Once you’ve tackled all three resorts during your time in Banff, be sure and redeem your ski pass at SkiBig3’s Adventure Center for a complimentary pint of beer at the Elk & Oarsman, as well as a trail sign souvenir.
Skiing Mt. Norquay
What it’s all about: Mt. Norquay is a great place to get your ski legs and warm up before tackling a more serious mountain like Lake Louise. Dubbed “the locals’ mountain” by ski bums and featuring eight lanes of a tubing park with a magic carpet towing system in addition to four lifts, this resort is on the smaller side, while still sporting fairly challenging blues and blacks, particularly on an icier day.
It also has a readily accessible and wide-open trail on the four-chair Cascade that is perfect for beginners and younger children just starting out, plus is home to one of the largest ski and snowboard schools in Canada, with training levels at all stages of skill and age.
Mt. Norquay has daycare, a terrain park, downhill race course and night skiing until 9pm—it’s the only resort that offers this—in addition to on-site rentals.
The food experience: At Norquay’s Cascade Lodge, you have the option of more grab-and-go pub food downstairs or gourmet fare in the Lone Pine Pub on the second level. If you have the time, I recommend the latter, as the menu is very elevated for a ski lodge with seasonally diverse bites from Executive Chef Morne Burger like bao buns, arancini and salads.
At the very top of the mountain is Cliffhouse Bistro, where we ended our final afternoon of skiing with craft beer and s’mores over the fire.
Not only does Cliffhouse have some of the best views in the area, but we got to ride a two-person chairlift up (and down!) without skis that reminded me a whole lot of being in the Alps. 10 out of 10 recommend doing this, whether you’re a skier or a lodge bunny.
The benefits of Mt. Norquay ski resort: You can land in Calgary in the early morning and be on the slopes in the afternoon to get a practice run or two in before going hard in the coming days. It’s one of the smaller mountains, but it’s also the closest to town, so very easy to access if you only want to squeeze in a couple hours on the slopes on any day during your trip. Family excursions will particularly benefit from a visit for the convenience alone.
Distance from downtown Banff: 4.6 miles or 14 minutes
Skiing Lake Louise
What it’s all about: Lake Louise Ski Resort used to be the biggest in all of Canada, and it’s definitely my favorite place to have skied ever. It’s about five miles from the lake itself with the most picturesque views and variable trails in this section of the Canadian Rockies.
Massive terrain parks for skiers and snowboarders coupled with front and backside lifts on 4,200 acres of alpine forest make the crowds, particularly during a weekday, seem insignificant.
Keep an eye out for lynx and their children on the deserted gondola runs, particularly Juniper where a mama and her two cubs were spotted the day we arrived.

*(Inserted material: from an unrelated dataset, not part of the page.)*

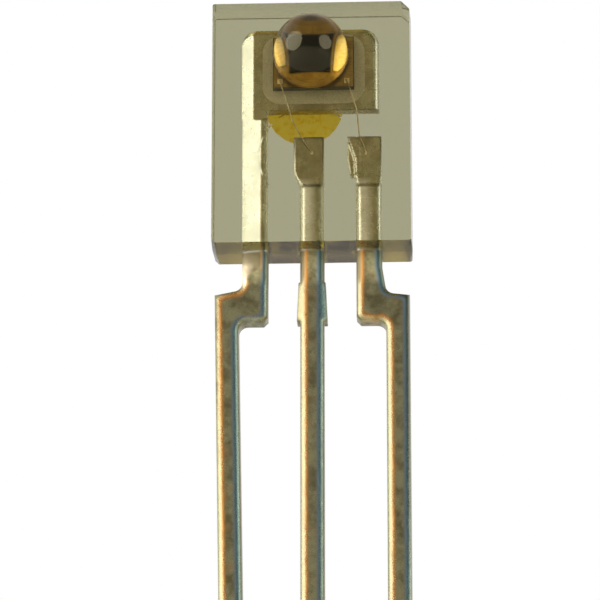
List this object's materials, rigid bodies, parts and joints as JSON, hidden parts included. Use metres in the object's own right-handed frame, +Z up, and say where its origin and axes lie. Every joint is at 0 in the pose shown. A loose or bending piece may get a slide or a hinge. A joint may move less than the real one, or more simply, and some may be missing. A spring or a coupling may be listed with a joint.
{
  "type": "photodetector",
  "caption": "Side-looking photodetector: a chip on a stamped lead frame in a clear resin slab with a small dome lens and straight leads.",
  "frame": {"origin": "middle of the centre lead, at the board surface that the lead shoulders stand on", "axes": "+Z up through the body's top, the leads running down -Z; the lens looks along -Y; +X to the right as the lens side is seen"},
  "size_m": [0.0044, 0.0026, 0.0184],
  "materials": {
    "clear_resin": "clear moulded epoxy, polished mould",
    "yellow_ink": "dried marking ink",
    "plated_lead_frame": "stamped, silver plated and tarnished",
    "silver_glue": "silver-filled epoxy",
    "silicon": "sawn silicon",
    "shield_film": "metal light shield under amber polyimide",
    "diode_coating": "dark anti-reflection coating",
    "chip_metal": "bright evaporated metal",
    "gold_wire": "drawn gold wire"
  },
  "bodies": {
    "root": {"resin_body": "clear_resin", "marking_dot": "yellow_ink", "paddle_lead": "plated_lead_frame", "centre_lead": "plated_lead_frame", "right_lead": "plated_lead_frame", "die_attach": "silver_glue", "detector_die": "silicon", "light_shield": "shield_film", "photodiode_window": "diode_coating", "left_metal_strip": "chip_metal", "right_metal_strip": "chip_metal", "left_bond_pad": "chip_metal", "right_bond_pad": "chip_metal", "centre_bond_wire": "gold_wire", "right_bond_wire": "gold_wire"}
  },
  "joints": []
}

The food experience: Being one of the biggest (and best), Lake Louise has a dozen dining options, spread throughout the sprawling resort. We had fully planned to have ramen at Kuma Yama at the resort’s Lodge of Ten Peaks, but instead found ourselves mid-mountain at Sawyer’s Nook around lunchtime, not wanting to waste any time trying to ski back down to base camp. This wound up being a very happy mistake, as Sawyer’s was one of the best meals we had all trip, with a decadent burger served on a pretzel-style roll with a pepper aioli and a bit of a kick. I’m still dreaming about that burger.
Once you’re done skiing, I highly recommend hitting up the Fairmont Chateau Lake Louise before heading back to Banff for a bite at Alpine Social, a drink in the ice bar and a mosey onto the frozen lake. It’s one of the most iconic spots on Earth.
The benefits of Lake Louise ski resort: There’s a lot of intermediate terrain that crisscrosses both the front and backside of the mountain. Even if you’re a beginner to intermediate, there are plenty of green and blue runs that leave from the very top and there’s always an easy way down.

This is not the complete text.